▸ **Requirement**: Identify each line below that contains the word "caption", and copy it out.

◆ ◆ ◆ ◆ ◆

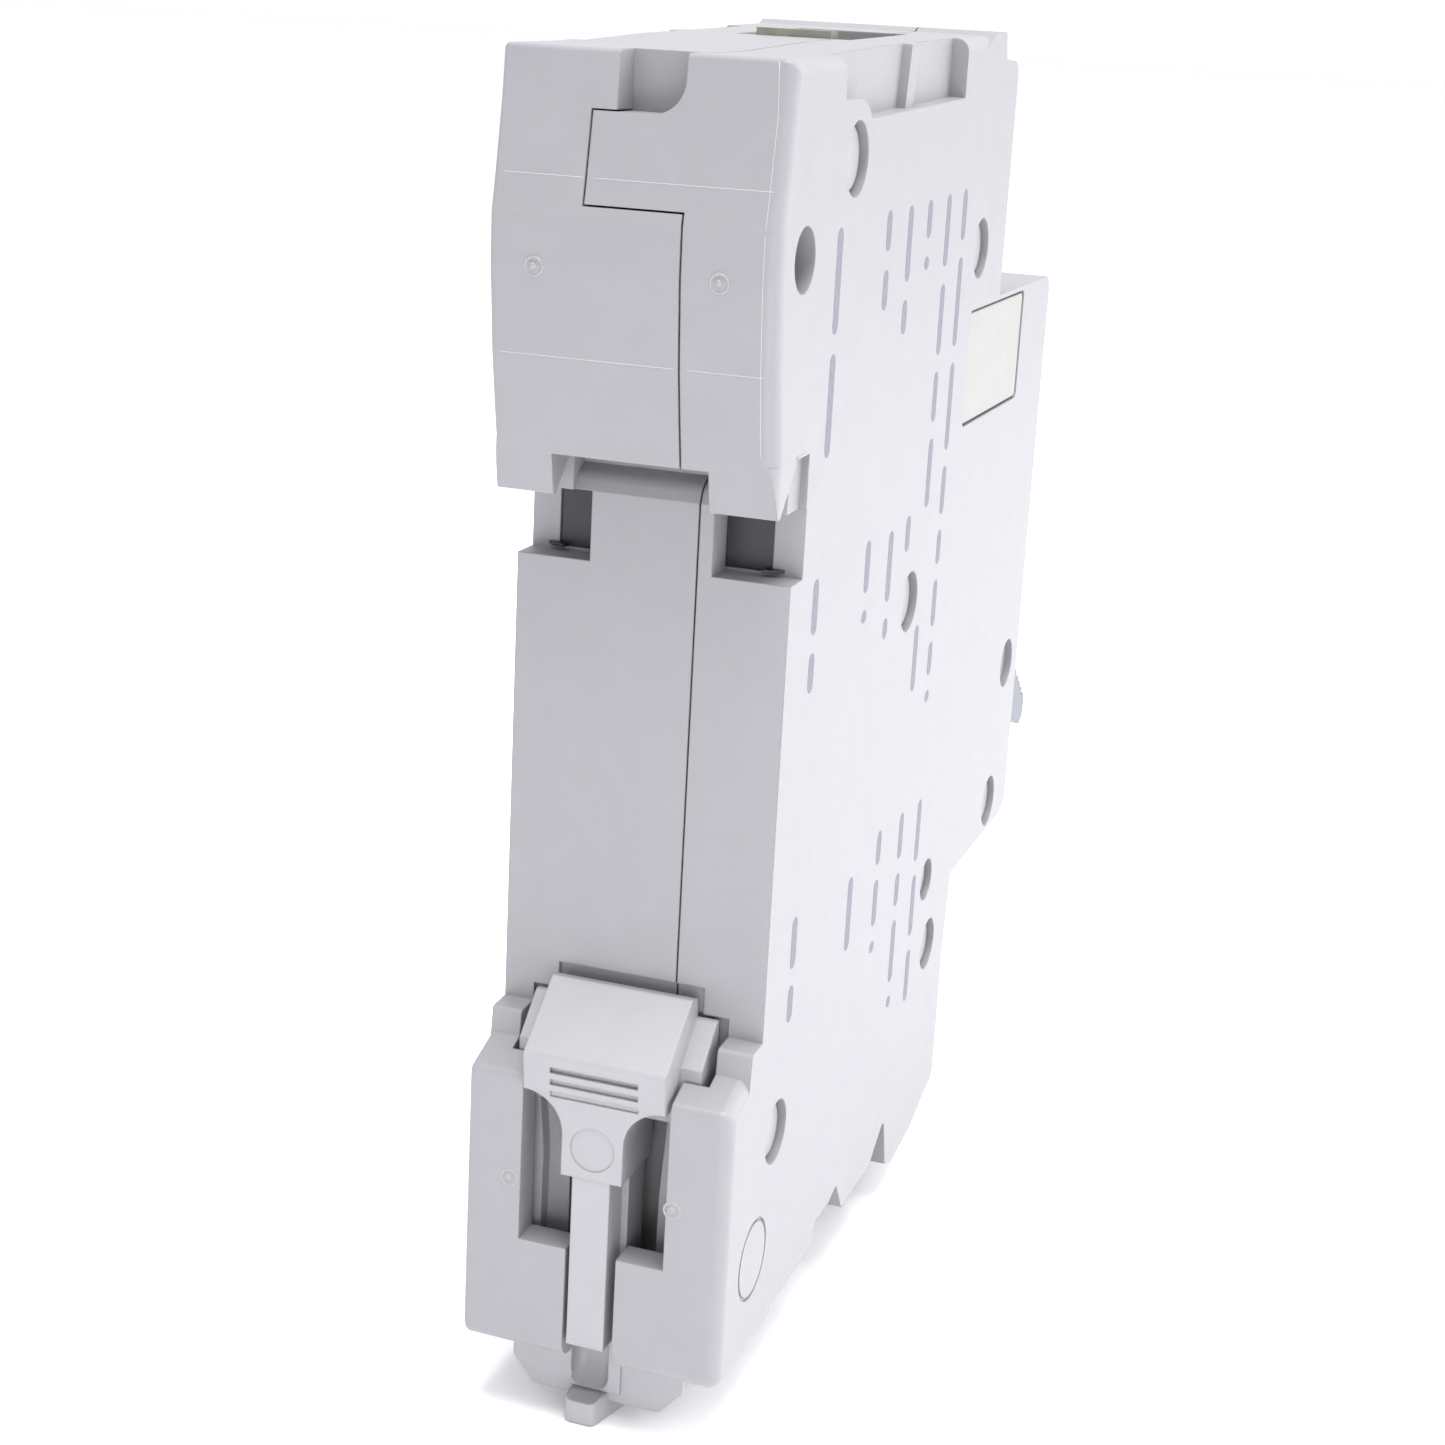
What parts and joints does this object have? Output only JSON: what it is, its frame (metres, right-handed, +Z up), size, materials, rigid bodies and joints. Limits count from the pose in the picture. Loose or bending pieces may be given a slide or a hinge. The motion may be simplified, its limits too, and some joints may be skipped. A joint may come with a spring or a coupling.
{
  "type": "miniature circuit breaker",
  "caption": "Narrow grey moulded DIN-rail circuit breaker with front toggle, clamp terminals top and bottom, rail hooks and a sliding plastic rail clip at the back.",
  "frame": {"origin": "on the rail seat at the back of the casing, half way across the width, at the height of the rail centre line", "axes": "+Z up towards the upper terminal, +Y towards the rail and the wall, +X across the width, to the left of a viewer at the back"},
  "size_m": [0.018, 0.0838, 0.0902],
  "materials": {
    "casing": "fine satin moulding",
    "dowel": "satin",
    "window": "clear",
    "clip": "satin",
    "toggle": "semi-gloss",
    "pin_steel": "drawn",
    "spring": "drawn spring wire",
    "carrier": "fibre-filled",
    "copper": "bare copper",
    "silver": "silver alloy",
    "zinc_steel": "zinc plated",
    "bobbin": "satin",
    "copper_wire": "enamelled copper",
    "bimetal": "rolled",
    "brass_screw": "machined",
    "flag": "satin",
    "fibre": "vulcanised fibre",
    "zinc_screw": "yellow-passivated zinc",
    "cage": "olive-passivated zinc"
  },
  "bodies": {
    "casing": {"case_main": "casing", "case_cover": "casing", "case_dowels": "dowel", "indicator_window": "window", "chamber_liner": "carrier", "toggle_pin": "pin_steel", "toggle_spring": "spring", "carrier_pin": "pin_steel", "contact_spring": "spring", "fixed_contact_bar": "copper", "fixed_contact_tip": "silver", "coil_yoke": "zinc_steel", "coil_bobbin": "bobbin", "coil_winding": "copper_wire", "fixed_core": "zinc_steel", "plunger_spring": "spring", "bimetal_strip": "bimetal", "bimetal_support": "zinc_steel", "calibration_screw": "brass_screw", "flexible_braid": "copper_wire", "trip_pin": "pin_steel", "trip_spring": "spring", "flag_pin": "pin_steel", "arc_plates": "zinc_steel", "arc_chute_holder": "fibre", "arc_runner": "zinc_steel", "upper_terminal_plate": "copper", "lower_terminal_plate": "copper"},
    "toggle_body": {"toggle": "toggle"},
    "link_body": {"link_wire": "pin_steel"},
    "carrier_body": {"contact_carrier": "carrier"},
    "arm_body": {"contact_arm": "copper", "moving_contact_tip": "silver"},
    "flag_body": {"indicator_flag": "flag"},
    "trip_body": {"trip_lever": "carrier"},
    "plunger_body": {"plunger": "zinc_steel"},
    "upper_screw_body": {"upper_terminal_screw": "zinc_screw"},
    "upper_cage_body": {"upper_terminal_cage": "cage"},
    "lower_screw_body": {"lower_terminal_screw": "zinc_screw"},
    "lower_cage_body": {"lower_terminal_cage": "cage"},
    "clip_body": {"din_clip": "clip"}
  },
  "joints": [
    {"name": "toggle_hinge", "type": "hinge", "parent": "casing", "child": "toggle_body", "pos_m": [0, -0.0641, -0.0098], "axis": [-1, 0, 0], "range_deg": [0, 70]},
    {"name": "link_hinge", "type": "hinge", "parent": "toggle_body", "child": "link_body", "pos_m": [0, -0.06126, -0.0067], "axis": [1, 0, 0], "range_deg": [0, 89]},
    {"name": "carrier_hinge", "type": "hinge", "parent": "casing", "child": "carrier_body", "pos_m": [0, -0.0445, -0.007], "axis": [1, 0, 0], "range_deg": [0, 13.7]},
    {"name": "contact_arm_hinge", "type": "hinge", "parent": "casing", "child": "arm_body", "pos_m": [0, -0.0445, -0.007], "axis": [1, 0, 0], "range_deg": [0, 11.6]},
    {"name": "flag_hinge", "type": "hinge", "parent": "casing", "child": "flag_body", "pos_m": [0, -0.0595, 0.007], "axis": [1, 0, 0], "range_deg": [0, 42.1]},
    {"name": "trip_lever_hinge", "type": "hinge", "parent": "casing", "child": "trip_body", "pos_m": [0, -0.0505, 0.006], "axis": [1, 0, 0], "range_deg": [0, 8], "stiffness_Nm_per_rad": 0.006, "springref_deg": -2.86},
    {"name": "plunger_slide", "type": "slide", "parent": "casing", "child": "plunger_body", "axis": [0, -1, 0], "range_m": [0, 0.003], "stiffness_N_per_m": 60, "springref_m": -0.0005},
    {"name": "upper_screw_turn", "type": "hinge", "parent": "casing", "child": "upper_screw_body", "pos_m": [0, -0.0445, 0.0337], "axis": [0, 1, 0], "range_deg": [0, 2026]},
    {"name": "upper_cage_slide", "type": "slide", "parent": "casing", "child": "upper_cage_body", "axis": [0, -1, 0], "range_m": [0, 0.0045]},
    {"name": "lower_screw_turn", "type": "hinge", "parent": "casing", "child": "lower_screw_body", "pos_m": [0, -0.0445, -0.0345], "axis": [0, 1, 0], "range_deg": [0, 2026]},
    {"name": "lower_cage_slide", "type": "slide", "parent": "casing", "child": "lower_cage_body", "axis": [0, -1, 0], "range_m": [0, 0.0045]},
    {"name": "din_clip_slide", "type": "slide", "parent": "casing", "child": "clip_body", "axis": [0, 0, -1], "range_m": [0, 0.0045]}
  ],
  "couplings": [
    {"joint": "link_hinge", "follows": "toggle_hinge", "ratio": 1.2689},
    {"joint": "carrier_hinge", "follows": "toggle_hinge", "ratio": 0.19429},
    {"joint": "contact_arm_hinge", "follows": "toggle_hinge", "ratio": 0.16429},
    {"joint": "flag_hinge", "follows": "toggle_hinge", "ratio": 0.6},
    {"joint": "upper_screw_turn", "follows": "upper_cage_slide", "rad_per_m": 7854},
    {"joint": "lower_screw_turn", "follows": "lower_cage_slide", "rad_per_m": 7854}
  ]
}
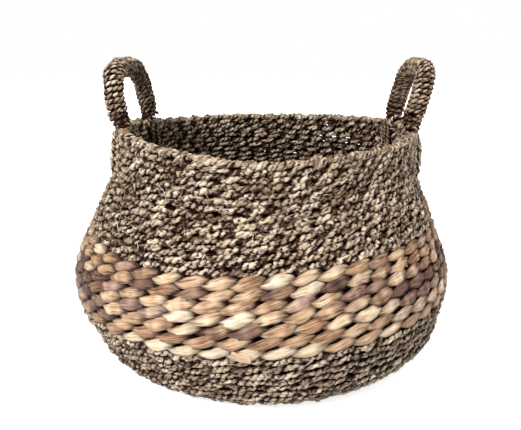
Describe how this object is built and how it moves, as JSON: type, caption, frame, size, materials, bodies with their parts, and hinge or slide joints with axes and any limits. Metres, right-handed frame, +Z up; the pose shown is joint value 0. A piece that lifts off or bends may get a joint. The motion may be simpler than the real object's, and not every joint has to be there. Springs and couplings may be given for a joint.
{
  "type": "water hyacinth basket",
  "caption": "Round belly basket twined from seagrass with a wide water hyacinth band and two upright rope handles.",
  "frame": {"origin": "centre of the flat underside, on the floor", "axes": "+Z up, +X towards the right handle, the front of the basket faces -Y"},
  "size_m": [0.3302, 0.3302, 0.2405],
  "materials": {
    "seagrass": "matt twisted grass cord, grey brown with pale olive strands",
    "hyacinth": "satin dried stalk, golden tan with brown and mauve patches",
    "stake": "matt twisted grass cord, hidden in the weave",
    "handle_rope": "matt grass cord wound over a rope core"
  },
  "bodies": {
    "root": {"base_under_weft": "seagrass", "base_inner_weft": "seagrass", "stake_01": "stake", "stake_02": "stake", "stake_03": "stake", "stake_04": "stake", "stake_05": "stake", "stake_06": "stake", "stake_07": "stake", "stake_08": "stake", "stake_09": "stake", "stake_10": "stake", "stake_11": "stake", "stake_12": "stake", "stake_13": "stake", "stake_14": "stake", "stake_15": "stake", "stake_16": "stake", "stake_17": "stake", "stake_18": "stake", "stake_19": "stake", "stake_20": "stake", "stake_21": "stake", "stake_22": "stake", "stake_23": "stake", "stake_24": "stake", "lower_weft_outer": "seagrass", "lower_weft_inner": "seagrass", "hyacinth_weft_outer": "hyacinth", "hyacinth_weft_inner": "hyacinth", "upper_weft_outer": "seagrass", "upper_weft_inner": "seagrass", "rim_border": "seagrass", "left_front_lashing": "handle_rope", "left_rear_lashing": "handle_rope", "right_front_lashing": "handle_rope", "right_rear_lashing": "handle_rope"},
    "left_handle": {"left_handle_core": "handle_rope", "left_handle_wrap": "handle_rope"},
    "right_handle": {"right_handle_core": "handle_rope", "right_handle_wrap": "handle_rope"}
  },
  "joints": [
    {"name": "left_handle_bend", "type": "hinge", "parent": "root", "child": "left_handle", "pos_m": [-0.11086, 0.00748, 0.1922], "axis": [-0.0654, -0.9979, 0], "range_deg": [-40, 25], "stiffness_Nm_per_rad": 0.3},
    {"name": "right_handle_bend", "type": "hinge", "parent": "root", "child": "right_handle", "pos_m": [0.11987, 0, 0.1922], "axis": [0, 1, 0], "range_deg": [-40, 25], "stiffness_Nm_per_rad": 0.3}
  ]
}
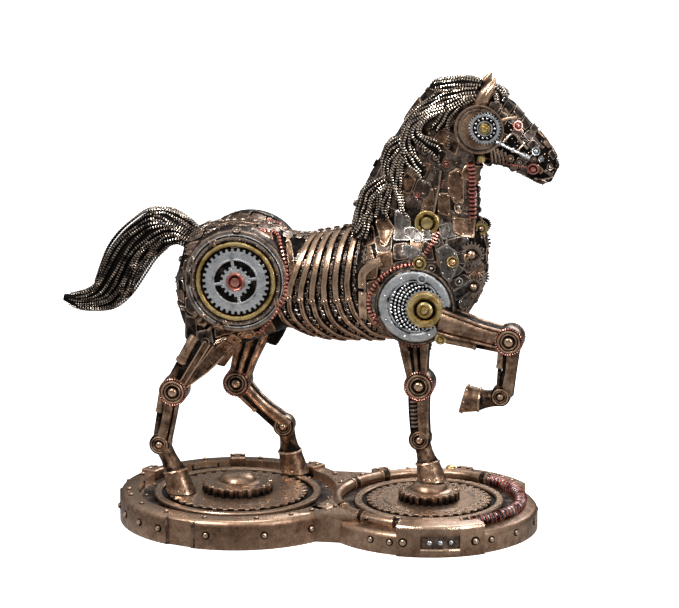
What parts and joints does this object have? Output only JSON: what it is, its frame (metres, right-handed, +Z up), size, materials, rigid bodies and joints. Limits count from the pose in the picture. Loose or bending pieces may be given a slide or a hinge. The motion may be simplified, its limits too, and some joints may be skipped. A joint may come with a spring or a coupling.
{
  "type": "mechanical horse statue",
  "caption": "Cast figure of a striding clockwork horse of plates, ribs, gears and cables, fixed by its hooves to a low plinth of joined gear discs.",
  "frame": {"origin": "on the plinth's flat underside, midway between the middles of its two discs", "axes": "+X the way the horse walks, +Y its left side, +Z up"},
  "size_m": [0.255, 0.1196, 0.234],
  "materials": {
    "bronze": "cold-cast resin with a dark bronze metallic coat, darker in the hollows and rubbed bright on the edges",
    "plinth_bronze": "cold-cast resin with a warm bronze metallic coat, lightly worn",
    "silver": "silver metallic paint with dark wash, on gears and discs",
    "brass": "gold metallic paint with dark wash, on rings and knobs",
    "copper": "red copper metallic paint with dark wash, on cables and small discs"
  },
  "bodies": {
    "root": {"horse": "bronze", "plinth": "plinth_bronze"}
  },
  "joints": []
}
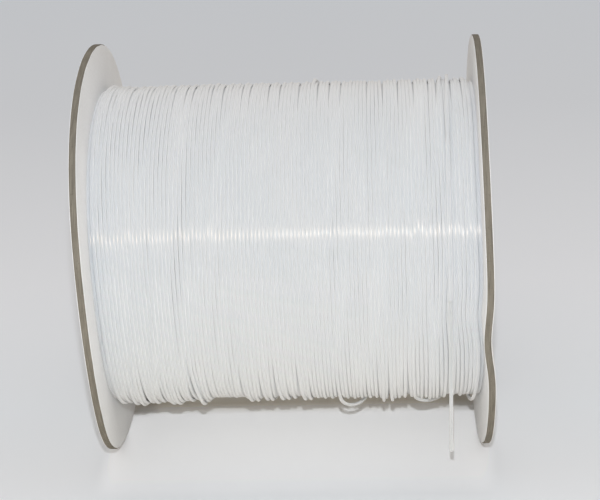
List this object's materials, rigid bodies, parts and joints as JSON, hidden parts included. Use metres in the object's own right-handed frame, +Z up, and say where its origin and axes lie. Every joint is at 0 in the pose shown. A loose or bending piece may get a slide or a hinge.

◆ ◆ ◆ ◆ ◆

▸ **Full output**:
  "caption": "Narrow grey moulded DIN-rail circuit breaker with front toggle, clamp terminals top and bottom, rail hooks and a sliding plastic rail clip at the back.",
Describe how this object is built and how it moves, as JSON: type, caption, frame, size, materials, bodies with their parts, and hinge or slide joints with axes and any limits. Metres, right-handed frame, +Z up; the pose shown is joint value 0. A piece that lifts off or bends may get a joint. The motion may be simpler than the real object's, and not every joint has to be there. Springs and couplings may be given for a joint.
  "caption": "Round belly basket twined from seagrass with a wide water hyacinth band and two upright rope handles.",
  "caption": "Cast figure of a striding clockwork horse of plates, ribs, gears and cables, fixed by its hooves to a low plinth of joined gear discs.",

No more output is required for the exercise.